60 minutes just aired a great story last week on local interpreters in Iraq. If any one deserves appreciate for their country, it’s these young men willing to sacrfice so much for love of country and the pursuit of freedom.
Mir Zaman Momin Khan was always one of my favorites. He had been working for US forces since their 2001 arrival and had the battle scars to show. Zaman walked with a limp. The story goes that in early 2006 Zaman was at a district police station with a U.S. Special Forces Commander for a meeting with the local village elders. Zaman immediately noticed something wrong with the chai that is customarily served and insisted that the Commander not drink it. When questioned about the seemingly rude behavior, Zaman stuck up for the Commander arguing that they just weren’t thirsty. Shortly after, a gunman stormed in and shot them both at point blank range. Although the SF Commander sustained 2 gunshot wounds and Zaman was shot 4 times in the legs, Zaman managed to save the day – and the Commander – by advising him to stop screaming lest the gunman come back and finish the job. Fortunately both were MEDEVAC’d to Bagram Air Field for treatment. The Commander eventually returned to the states and Zaman to his home district of Zormat.

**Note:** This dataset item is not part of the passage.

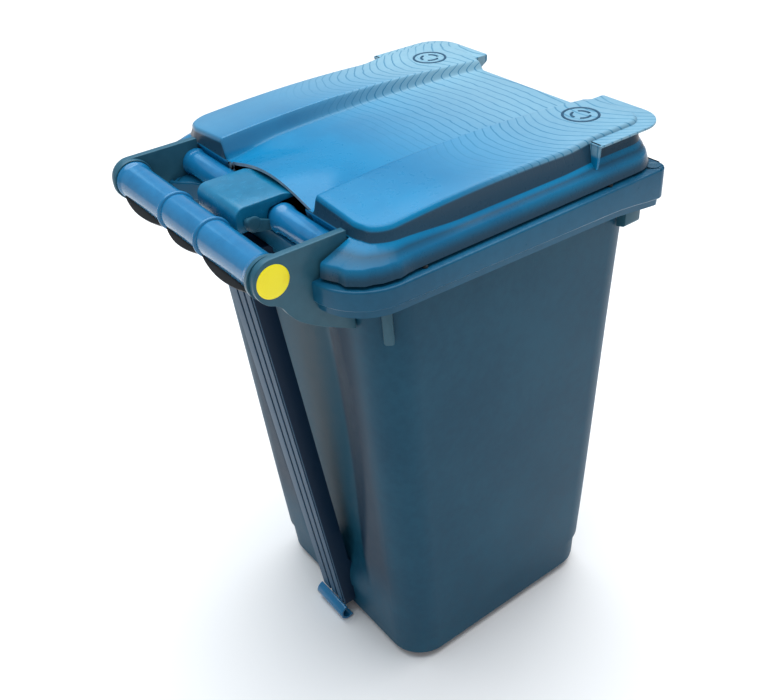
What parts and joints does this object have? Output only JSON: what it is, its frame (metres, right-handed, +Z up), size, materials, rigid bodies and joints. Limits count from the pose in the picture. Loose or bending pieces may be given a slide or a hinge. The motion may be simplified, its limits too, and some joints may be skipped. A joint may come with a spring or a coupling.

He showed up at the gates of our camp not long afterwards, ready to get back to work. The only problem was that he had raging infections in his legs and could barely walk. With the help of the American medics, he was literally put back on his feet. Often writhing in pain from the screws in his leg, he was given a “Gator” vehicle ride around in to ease the amount of walking he had to do.

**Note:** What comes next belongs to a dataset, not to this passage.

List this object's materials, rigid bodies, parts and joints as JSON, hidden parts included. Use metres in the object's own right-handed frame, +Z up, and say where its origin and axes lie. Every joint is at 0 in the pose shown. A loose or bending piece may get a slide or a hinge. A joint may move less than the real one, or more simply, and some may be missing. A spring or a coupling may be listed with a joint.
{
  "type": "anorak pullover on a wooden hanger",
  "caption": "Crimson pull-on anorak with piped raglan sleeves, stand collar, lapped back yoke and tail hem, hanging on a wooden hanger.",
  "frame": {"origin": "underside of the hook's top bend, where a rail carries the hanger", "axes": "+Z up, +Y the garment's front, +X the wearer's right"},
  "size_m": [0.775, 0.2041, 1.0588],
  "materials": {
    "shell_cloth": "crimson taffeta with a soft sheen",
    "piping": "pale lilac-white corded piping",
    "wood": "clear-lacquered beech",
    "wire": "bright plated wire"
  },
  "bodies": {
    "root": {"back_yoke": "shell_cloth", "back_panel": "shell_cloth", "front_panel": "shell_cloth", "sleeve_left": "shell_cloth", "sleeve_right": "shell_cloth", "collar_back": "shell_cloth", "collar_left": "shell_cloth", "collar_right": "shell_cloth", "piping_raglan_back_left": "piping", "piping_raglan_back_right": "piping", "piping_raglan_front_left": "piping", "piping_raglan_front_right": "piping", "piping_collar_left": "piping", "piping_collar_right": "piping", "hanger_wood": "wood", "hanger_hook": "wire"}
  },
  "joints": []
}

Last June, as I hopped into a Humvee to ride to Kabul so I could go on leave, I saw him rolling across our camp in his Gator. He waved at me and with his usual big grin yelled, “Goodbye Cole! Have a good time with your family! I’ll miss you!”

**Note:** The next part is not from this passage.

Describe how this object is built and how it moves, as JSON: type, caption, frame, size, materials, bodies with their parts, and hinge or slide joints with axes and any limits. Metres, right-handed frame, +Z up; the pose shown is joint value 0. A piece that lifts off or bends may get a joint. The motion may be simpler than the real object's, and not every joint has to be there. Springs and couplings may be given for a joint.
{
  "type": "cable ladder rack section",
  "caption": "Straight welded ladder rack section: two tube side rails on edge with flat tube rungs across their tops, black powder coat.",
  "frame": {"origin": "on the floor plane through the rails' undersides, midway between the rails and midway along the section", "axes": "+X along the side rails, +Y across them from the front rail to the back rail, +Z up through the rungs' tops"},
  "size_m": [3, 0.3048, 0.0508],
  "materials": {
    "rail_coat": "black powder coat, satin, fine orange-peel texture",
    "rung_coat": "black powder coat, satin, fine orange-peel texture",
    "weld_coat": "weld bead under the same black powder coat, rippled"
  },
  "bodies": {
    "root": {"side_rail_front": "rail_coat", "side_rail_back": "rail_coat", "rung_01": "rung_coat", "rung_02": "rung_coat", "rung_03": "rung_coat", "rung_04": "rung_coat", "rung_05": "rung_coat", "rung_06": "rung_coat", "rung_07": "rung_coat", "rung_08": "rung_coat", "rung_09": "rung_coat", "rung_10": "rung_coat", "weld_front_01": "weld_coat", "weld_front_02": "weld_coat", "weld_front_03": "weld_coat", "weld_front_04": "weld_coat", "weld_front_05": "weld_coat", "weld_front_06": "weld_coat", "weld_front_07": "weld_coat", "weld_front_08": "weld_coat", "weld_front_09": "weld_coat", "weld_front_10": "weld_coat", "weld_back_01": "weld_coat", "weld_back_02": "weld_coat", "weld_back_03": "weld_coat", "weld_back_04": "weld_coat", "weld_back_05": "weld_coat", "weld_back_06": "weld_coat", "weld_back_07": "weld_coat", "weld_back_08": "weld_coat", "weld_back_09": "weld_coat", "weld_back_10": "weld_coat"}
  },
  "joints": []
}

That was the last time I would see Zaman. When I returned to my camp following stateside leave a month later I was met with the news that Zaman, on his way home for his two days off to see his family, was kidnapped and beheaded by Taliban militants.
Reading the intelligence report, my eyes welled up with tears and the news of the loss of a good friend. Zaman had two daughters and a wife at home whom he loved to be with. It was suspected that he was long a target of the bad guys for his support of America and the new Afghan government. That was an understatement. He wasn’t just a supporter; he was an Afghan Paul Revere. Maybe that’s what got him killed. But he was enamored with the idea of freedom, a concept that was foreign to him for most of his life. To him, freedom was a cause to which he was willing to give everything for. It wasn’t a business opportunity, it was hope that his daughters would grow up in a better world than he did.
Zaman also knew that real freedom meant courage to face the terrible and hope
His is just one of many similar stories of Afghans and Iraqis dying in service to their country, each day bearing the courage of freedom and hope for future happiness. Afghanistan lost a great patriot that day and a year later, I still find myself mourning the loss of a friend.
This Memorial Day, I remember Forrest Ewens for his sacrifice, for his love of good, and his devotion to his fellow man. I also remember Mir Zaman, who is the finest example of a patriot and believe in the freedom doctrine. Both will especially be in my thoughts along with a handful of others I know who were killed as a result to their dedication to helping build a free and independent Afghanistan and protecting the world from ugly terrorism.
To those who gave all, thank you. We still remember.